— Start Dataset records —

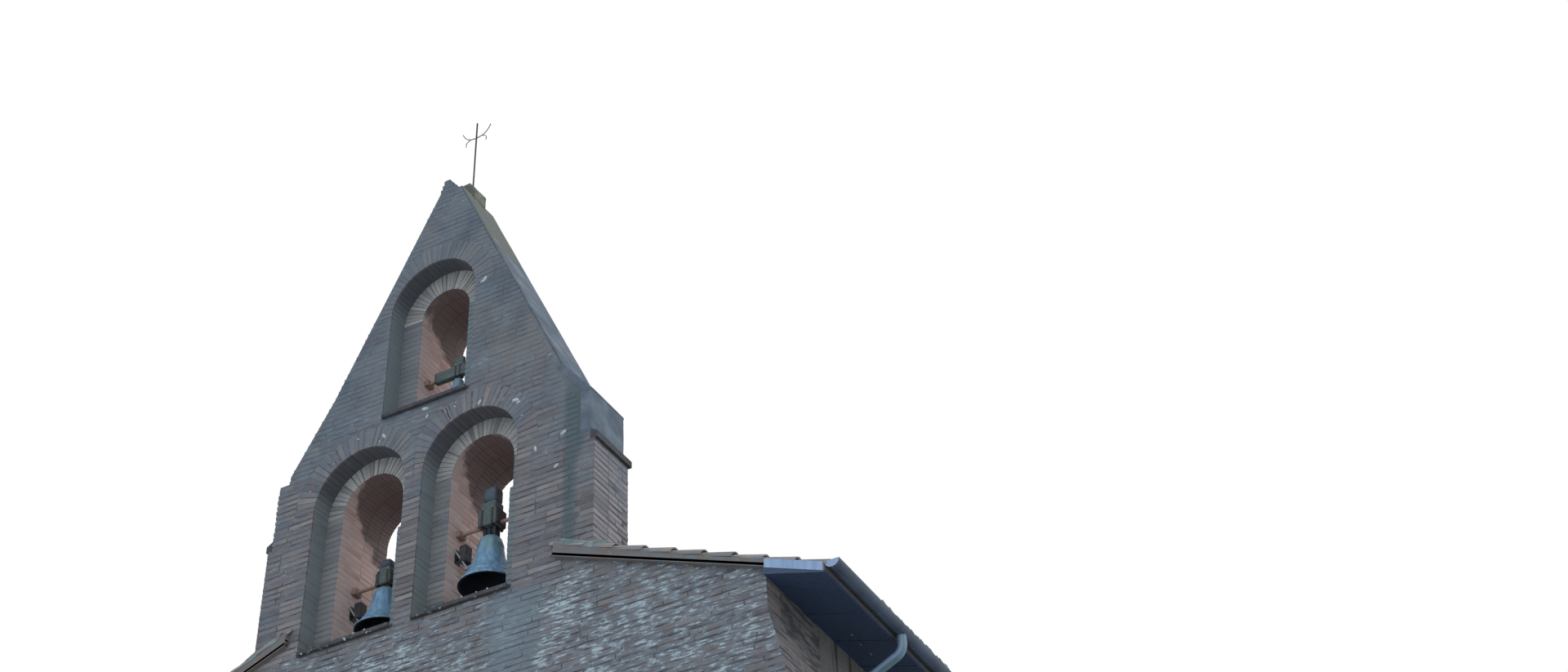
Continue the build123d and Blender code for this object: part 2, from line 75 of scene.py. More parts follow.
# x of the middle, outer radius, inner radius, sill, springing and the right jamb's set-in of each bell opening
OPENINGS = (
    (-0.956, 0.641, 0.426, SILL, SILL + 1.92, JAMB_SET_IN),
    (0.555, 0.641, 0.426, SILL, SILL + 1.92, JAMB_SET_IN),
    (-0.120, 0.613, 0.345, SILL + 2.88, SILL + 4.435, 0.0),
)

# Bricks of 42 x 28 x 5.3 cm in beds of lime mortar, with the skins of them on the walls and the rings of the arches
COURSE = SILL / 159
STRETCHER, HEADER, BRICK = 0.42, 0.28, 0.053
WHOLE = (STRETCHER, HEADER, BRICK)
HALF_BRICK, THREE_QUARTER = 0.21, 0.36
JOINT = 0.014
PROUD = 0.003
SKIN = 0.10
RING = 0.27

# Canal tiles: the half widths of the cover, channel and ridge tiles at their wide ends, and of the first two at the
# narrow end
TILE_LENGTH, TILE_SHOWN = 0.47, 0.37
TILE_PITCH = 0.232
COVER_HALF, CHANNEL_HALF, RIDGE_HALF, NARROW_HALF = 0.100, 0.098, 0.125, 0.080
TILE_THICK = 0.014

# Bits of white mortar and lime on the front face: x and height over the lower sills
WHITE_BITS = ((-0.105, 2.808), (0.655, 2.609), (1.187, 2.407), (1.15, 2.45), (0.627, 4.447), (0.60, 4.43),
              (-0.67, 2.637), (-0.073, 2.692), (1.444, 1.674), (1.80, 1.76), (1.72, 1.35))


def linear(colour):
    """An sRGB hex value as a linear colour."""
    parts = [int(colour[k:k + 2], 16) / 255 for k in (1, 3, 5)]
    return [*(p / 12.92 if p <= 0.04045 else ((p + 0.055) / 1.055) ** 2.4 for p in parts), 1]


def per(*sizes):
    """Repeats per metre of a pattern of that size in millimetres, or of those along X, Y and Z."""
    return [1000 / size for size in (sizes * 3)[:3]]


def add_node(tree, kind, inputs=(), out=0, stops=(), **settings):
    """Adds one node with its settings, its values and its links, and gives one of its outputs. A hex value stands for
    a colour. A Math node multiplies unless its call says otherwise. A Mix is one of colours: it takes its share at 0
    and its colours at 6 and 7, and gives them at 2. A noise has the scale of its coordinates, and five octaves."""
    made = tree.nodes.new("ShaderNode" + kind)
    if kind == "Mix":
        made.data_type, out = "RGBA", 2
    if kind == "Math":
        made.operation = "MULTIPLY"
    if kind == "TexNoise":
        inputs = {"Scale": 1.0, "Detail": 5.0, **inputs}
    for key, value in settings.items():
        setattr(made, key, value)
    for key, value in inputs.items() if isinstance(inputs, dict) else enumerate(inputs):
        if isinstance(value, bpy.types.NodeSocket):
            tree.links.new(value, made.inputs[key])
        else:
            made.inputs[key].default_value = linear(value) if isinstance(value, str) else value
    for k, (place, colour) in enumerate(stops):
        stop = made.color_ramp.elements[k] if k < 2 else made.color_ramp.elements.new(place)
        stop.position, stop.color = place, linear(colour)
    return made.outputs[out] if len(made.outputs) else made


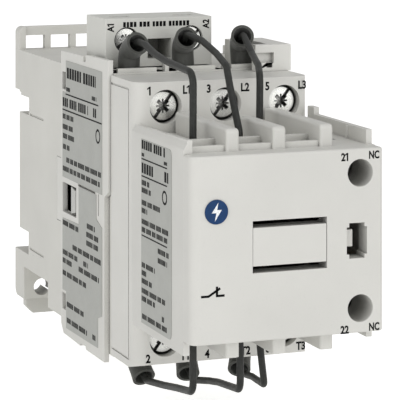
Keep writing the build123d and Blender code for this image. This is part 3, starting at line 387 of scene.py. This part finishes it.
# ---------------------------------------------------------------- mesh helpers
def as_piece(name, shape, material, body):
    """Turn a bmesh in frame coordinates into a named piece that rides on a body."""
    bmesh.ops.recalc_face_normals(shape, faces=shape.faces)
    mesh = bpy.data.meshes.new(name)
    shape.to_mesh(mesh)
    shape.free()
    mesh.materials.append(material)
    piece = bpy.data.objects.new(name, mesh)
    bpy.context.scene.collection.objects.link(piece)
    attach(piece, body)
    return piece


FACING_FRONT = Matrix(((1, 0, 0), (0, 0, -1), (0, 1, 0)))
FACING_LEFT = Matrix(((0, 0, -1), (-1, 0, 0), (0, 1, 0)))
INK_UNDER = 0.01          # how deep printing reaches below its surface
INK_OVER = 0.03           # and how far it stands proud
INK_BOLDNESS = 0.035      # how far letter outlines are widened, in letter units


def sheet(shape, corners, place, facing):
    """Add a thin plate with the given outline (right, up), laid on a surface at place."""
    count = len(corners)
    rings = []
    for out in (-INK_UNDER, INK_OVER):
        ring = []
        for right, up in corners:
            ring.append(shape.verts.new(place + facing @ Vector((right, up, out)) * MM))
        rings.append(ring)
    shape.faces.new(rings[1])
    shape.faces.new(list(reversed(rings[0])))
    for i in range(count):
        j = (i + 1) % count
        shape.faces.new((rings[0][i], rings[0][j], rings[1][j], rings[1][i]))


def bar(shape, right, up, width, height, place, facing):
    """Add a printed rectangle whose lower left corner is at (right, up)."""
    corners = ((right, up), (right + width, up), (right + width, up + height), (right, up + height))
    sheet(shape, corners, place, facing)


def characters(shape, text, height, place, facing, turn=0.0, squeeze=0.84):
    """Add printed characters, centred on place, height millimetres tall."""
    curve = bpy.data.curves.new("characters", "FONT")
    curve.body = text
    curve.offset = INK_BOLDNESS
    curve.resolution_u = 3
    letters = bpy.data.objects.new("characters", curve)
    bpy.context.scene.collection.objects.link(letters)
    bpy.context.view_layer.update()
    flat = bpy.data.meshes.new_from_object(letters.evaluated_get(bpy.context.evaluated_depsgraph_get()))
    bpy.data.objects.remove(letters)
    bpy.data.curves.remove(curve)
    low = Vector([min(v.co[i] for v in flat.vertices) for i in range(2)])
    high = Vector([max(v.co[i] for v in flat.vertices) for i in range(2)])
    size = height / (high.y - low.y)
    middle = (low + high) / 2
    glyphs = bmesh.new()
    glyphs.from_mesh(flat)
    bpy.data.meshes.remove(flat)
    made = bmesh.ops.extrude_face_region(glyphs, geom=glyphs.faces[:])
    raised = {e for e in made["geom"] if isinstance(e, bmesh.types.BMVert)}
    spin = Matrix.Rotation(math.radians(turn), 3, "Z")
    for vert in glyphs.verts:
        out = INK_OVER if vert in raised else -INK_UNDER
        flat_place = Vector(((vert.co.x - middle.x) * size * squeeze, (vert.co.y - middle.y) * size, 0))
        vert.co = place + facing @ (spin @ flat_place + Vector((0, 0, out))) * MM
    copy = bpy.data.meshes.new("copy")
    glyphs.to_mesh(copy)
    glyphs.free()
    shape.from_mesh(copy)
    bpy.data.meshes.remove(copy)
    if text.endswith("1"):
        right = (high.x - middle.x) * size * squeeze
        flag_of_one(shape, right, height, place, facing @ spin)


def flag_of_one(shape, right, height, place, facing):
    """Add the short slanting stroke to a figure one that ends at right."""
    top = height / 2
    stem = right - 0.15 * height
    tip = right - 0.42 * height
    corners = (
        (stem, top),
        (stem, top - 0.19 * height),
        (tip, top - 0.36 * height),
        (tip, top - 0.2 * height),
    )
    sheet(shape, corners, place, facing)


def plain_blocks(shape, draw, row, height, place, facing):
    """Add plain blocks of one height along a row (start, end, middle height), in place of text."""
    start, end, middle = row
    right = start
    while right < end:
        for _ in range(draw.randint(3, 6)):
            width = min(height * draw.uniform(0.42, 0.62), end - right)
            if width < 0.2:
                return
            bar(shape, right, middle - height / 2, width, height, place, facing)
            right += width + height * 0.2
        right += height * 0.45


# ---------------------------------------------------------------- terminal markings
FACE_MARK_HEIGHT = 2.0
BLOCK_MARK_HEIGHT = 1.8
COIL_MARK_HEIGHT = 1.7


def face_markings():
    """Terminal numbers round the six main screws."""
    shape = bmesh.new()
    depth = reach("front_cover")
    rows = (
        (31.8, ("1", -18.2), ("L1", -9.2), ("3", -3.7), ("L2", 5.4), ("5", 11.0), ("L3", 19.9)),
        (-29.8, ("2", -18.6), ("T1", -9.7), ("4", -4.1), ("T2", 5.5), ("6", 11.1), ("T3", 19.5)),
    )
    for z, *marks in rows:
        for text, x in marks:
            characters(shape, text, FACE_MARK_HEIGHT, spot(x, depth, z), FACING_FRONT)
    return as_piece("terminal_numbers", shape, INK, "body")


def block_markings():
    """Numbers of the auxiliary contact, and its symbol at the lower left."""
    shape = bmesh.new()
    depth = reach("aux_cover")
    for z, number in ((20.25, "21"), (-17.55, "22")):
        characters(shape, number, BLOCK_MARK_HEIGHT, spot(13.3, depth, z), FACING_FRONT)
        characters(shape, "NC", BLOCK_MARK_HEIGHT, spot(20.4, depth, z + 0.2), FACING_FRONT, 0.0, 0.74)
    opening_contact(shape, spot(-17.6, depth, -8.0))
    return as_piece("block_numbers", shape, INK, "body")


def stroke(shape, start, end, width, place, facing):
    """Add a printed line of even width between two points."""
    start, end = Vector(start), Vector(end)
    side = (end - start).orthogonal().normalized() * width / 2
    sheet(shape, (start + side, end + side, end - side, start - side), place, facing)


def opening_contact(shape, place):
    """Standard symbol of a normally closed contact, laid on its side."""
    width = 0.5
    stroke(shape, (-2.7, 0.0), (-0.9, 0.0), width, place, FACING_FRONT)
    stroke(shape, (-1.0, 0.0), (1.7, 1.6), width, place, FACING_FRONT)
    stroke(shape, (0.95, -0.25), (0.95, 2.0), width, place, FACING_FRONT)
    stroke(shape, (0.95, 0.0), (2.7, 0.0), width, place, FACING_FRONT)


def coil_markings():
    """Upright terminal marks of the coil with a plain coded strip between them."""
    shape = bmesh.new()
    depth = reach("coil_terminal_block")
    low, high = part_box("coil_terminal_block")
    left, right, top = low.x / MM, high.x / MM, high.z / MM
    characters(shape, "A1", COIL_MARK_HEIGHT, spot(left + 1.3, depth, top - 2.2), FACING_FRONT, 90)
    characters(shape, "A2", COIL_MARK_HEIGHT, spot(right - 1.5, depth, top - 1.9), FACING_FRONT, 90)
    draw = random.Random(3)
    plain_blocks(shape, draw, (4.5, 22.1, -1.5), 1.25, spot(left, depth, top), FACING_FRONT)
    return as_piece("coil_terminal_marks", shape, INK, "body")


# ---------------------------------------------------------------- label printing
def printed_rows(shape, draw, rows, height, place):
    """Add several rows of plain blocks, each (start depth, end depth, middle height)."""
    for row in rows:
        plain_blocks(shape, draw, row, height, place, FACING_LEFT)


def printed_rules(shape, rules, width, place):
    """Add thin lines, each (start depth, end depth, height)."""
    for start, end, z in rules:
        bar(shape, start, z - width / 2, end - start, width, place, FACING_LEFT)


def rating_print():
    """Rules, a ring and rows of plain blocks on the label of the left side plate."""
    shape = bmesh.new()
    draw = random.Random(11)
    place = Vector((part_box("rating_label")[0].x, 0, 0))
    printed_rules(shape, ((46.3, 72.7, 25.8), (43.7, 75.3, 21.75)), 0.34, place)
    printed_rows(shape, draw, ((47.4, 70.7, 31.2),), 2.7, place)
    printed_rows(shape, draw, ((43.9, 64.6, 23.7), (68.7, 71.2, 23.7)), 2.2, place)
    printed_rows(shape, draw, ((46.9, 50.1, 27.1), (67.7, 71.2, 27.1)), 1.0, place)
    column = ((43.9, 52.7, 20.1), (43.9, 53.0, 17.5), (44.1, 53.3, 15.2), (44.1, 49.5, 12.5))
    middle = ((47.0, 74.8, 9.4), (44.0, 73.8, 7.0), (43.9, 56.8, -6.6), (63.8, 70.3, -4.4))
    lower = ((63.4, 73.0, -6.5), (63.4, 72.7, -8.6), (52.2, 74.6, -11.6), (43.9, 56.0, -14.0))
    foot = ((43.9, 51.3, -16.1), (61.0, 64.6, -14.1), (57.2, 73.4, -16.1), (43.9, 63.0, -19.2))
    tail = ((47.4, 61.1, -26.6), (47.4, 63.8, -30.6), (68.2, 70.7, -30.5))
    printed_rows(shape, draw, column + middle + lower + foot + tail, 1.25, place)
    ring_mark(shape, spot(0, 72.4, 18.4) + place, 1.75)
    return as_piece("rating_print", shape, INK, "body")


def ring_mark(shape, place, radius):
    """Add a plain printed ring."""
    steps = 28
    width = 0.5
    for i in range(steps):
        corners = []
        for turn, r in ((i, radius), (i + 1, radius), (i + 1, radius - width), (i, radius - width)):
            angle = 2 * math.pi * turn / steps
            corners.append((r * math.cos(angle), r * math.sin(angle)))
        sheet(shape, corners, place, FACING_LEFT)


def block_print():
    """Rules, a ring and rows of plain blocks on the cheek label of the front block."""
    shape = bmesh.new()
    draw = random.Random(23)
    place = Vector((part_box("block_label")[0].x, 0, 0))
    rules = ((104.9, 121.9, 17.55), (104.9, 121.9, 13.65), (104.9, 121.9, 0.25))
    printed_rules(shape, rules, 0.3, place)
    printed_rows(shape, draw, ((105.0, 120.6, 20.8),), 2.0, place)
    printed_rows(shape, draw, ((105.0, 113.1, 15.5), (120.2, 122.7, 15.5)), 2.3, place)
    printed_rows(shape, draw, ((105.0, 106.6, 18.5), (119.9, 121.9, 18.5)), 0.75, place)
    column = ((105.0, 110.4, 12.2), (105.0, 111.1, 10.5), (105.0, 117.2, 7.7), (105.0, 108.7, 5.9))
    middle = ((105.0, 122.9, 3.4), (105.0, 122.2, 1.6), (115.9, 122.9, -1.5), (115.9, 121.9, -3.6))
    lower = ((105.0, 113.8, -6.4), (105.0, 108.0, -8.2), (105.0, 111.8, -10.0), (105.0, 120.6, -12.2))
    foot = ((105.0, 113.9, -14.0), (118.6, 120.2, -16.1), (105.3, 121.9, -18.0))
    printed_rows(shape, draw, column + middle + lower + foot, 1.15, place)
    ring_mark(shape, spot(0, 120.3, 10.9) + place, 1.6)
    return as_piece("block_print", shape, INK, "body")


face_markings()
block_markings()
coil_markings()
rating_print()
block_print()


# ---------------------------------------------------------------- badge
def badge_bolt():
    """White lightning flash printed on the blue badge."""
    shape = bmesh.new()
    low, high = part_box("badge")
    middle = (low + high) / 2
    place = Vector((middle.x, low.y, middle.z))
    flash = ((0.35, 2.0), (-1.15, -0.2), (-0.1, -0.2), (-0.45, -2.0), (1.15, 0.45), (0.1, 0.45))
    sheet(shape, flash, place, FACING_FRONT)
    return as_piece("badge_flash", shape, WHITE_INK, "body")


badge_bolt()


# ---------------------------------------------------------------- springs get their own meshes
def settle_spring(node):
    """Give a spring its own copy of its mesh."""
    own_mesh(frame["nodes"][node])


settle_spring("return_springs")
settle_spring("contact_springs")
settle_spring("latch_spring")


# ---------------------------------------------------------------- stage, light and camera
def floor():
    """Large pale floor, low enough for the pulled latch to clear it."""
    latch_stroke = 0.0045
    bpy.ops.mesh.primitive_plane_add(size=16, location=(0, 0, cad_low.z - latch_stroke - 0.001))
    plane = bpy.context.object
    plane.name = "floor"
    recipe = Recipe("pale_floor")
    mottle = recipe.noise(60, 2.0)
    recipe.finish("Base Color", recipe.mix(mottle, tone(246, 246, 245), tone(250, 250, 249)))
    recipe.finish("Roughness", 0.9)
    recipe.finish("Emission Color", (1, 1, 1, 1))
    seen = recipe.tree.nodes.new("ShaderNodeLightPath").outputs["Is Camera Ray"]
    recipe.finish("Emission Strength", recipe.between(seen, 0.0, 1.0, 0.2, 0.66))
    plane.data.materials.append(recipe.material)


def softbox(name, place, aim, size, power):
    """Square area light that faces a point."""
    lamp = bpy.data.lights.new(name, "AREA")
    lamp.size = size
    lamp.energy = power
    light = bpy.data.objects.new(name, lamp)
    light.location = place
    light.rotation_euler = (Vector(aim) - Vector(place)).to_track_quat("-Z", "Y").to_euler()
    bpy.context.scene.collection.objects.link(light)


def studio():
    """Even white surroundings with a large soft light in front."""
    world = bpy.data.worlds.new("studio")
    world.use_nodes = True
    bpy.context.scene.world = world
    background = world.node_tree.nodes["Background"]
    background.inputs["Color"].default_value = (1.0, 1.0, 0.995, 1)
    background.inputs["Strength"].default_value = 0.47
    middle = (0, -0.07, 0.0)
    softbox("front_light", (0.35, -1.5, 0.35), middle, 1.0, 6.0)
    softbox("left_light", (-1.2, -0.7, 0.4), middle, 0.9, 4.1)
    softbox("top_light", (0.1, -0.3, 1.3), middle, 0.8, 2.1)


DOWNWARD_SHIFT = -0.9125


def shift_at_home(lens, eye):
    """Shift the lens down while the camera stands at its own distance from the floor's middle.

    Moved farther off for another view, it looks straight ahead.
    """
    curve = lens.driver_add("shift_y")
    curve.modifiers.remove(curve.modifiers[0])
    curve.driver.type = "SUM"
    distance = curve.driver.variables.new()
    distance.type = "LOC_DIFF"
    distance.targets[0].id = eye
    distance.targets[1].id = bpy.data.objects["floor"]
    for away, shift in ((0.5, 0), (0.58, DOWNWARD_SHIFT), (0.68, DOWNWARD_SHIFT), (0.76, 0)):
        key = curve.keyframe_points.insert(away, shift)
        key.interpolation = "LINEAR"


def camera():
    """Long lens from the left front, held level and shifted down, so uprights stay parallel."""
    lens = bpy.data.cameras.new("camera")
    lens.sensor_width = 36
    lens.lens = 202.5
    lens.clip_start = 0.01
    lens.clip_end = 50
    eye = bpy.data.objects.new("camera", lens)
    eye.location = (-0.1896, -0.5863, 0.09074)
    eye.rotation_euler = (math.radians(90), 0, math.radians(-20.6))
    bpy.context.scene.collection.objects.link(eye)
    bpy.context.scene.camera = eye
    shift_at_home(lens, eye)


floor()
studio()
camera()
bpy.context.scene.view_settings.view_transform = "Standard"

— End Dataset records —

**Problem description:** List each line of the records that holds the string "scene".

**Complete response:**
Continue the build123d and Blender code for this object: part 2, from line 75 of scene.py. More parts follow.
Keep writing the build123d and Blender code for this image. This is part 3, starting at line 387 of scene.py. This part finishes it.
    bpy.context.scene.collection.objects.link(piece)
    bpy.context.scene.collection.objects.link(letters)
    bpy.context.scene.collection.objects.link(light)
    bpy.context.scene.world = world
    bpy.context.scene.collection.objects.link(eye)
    bpy.context.scene.camera = eye
bpy.context.scene.view_settings.view_transform = "Standard"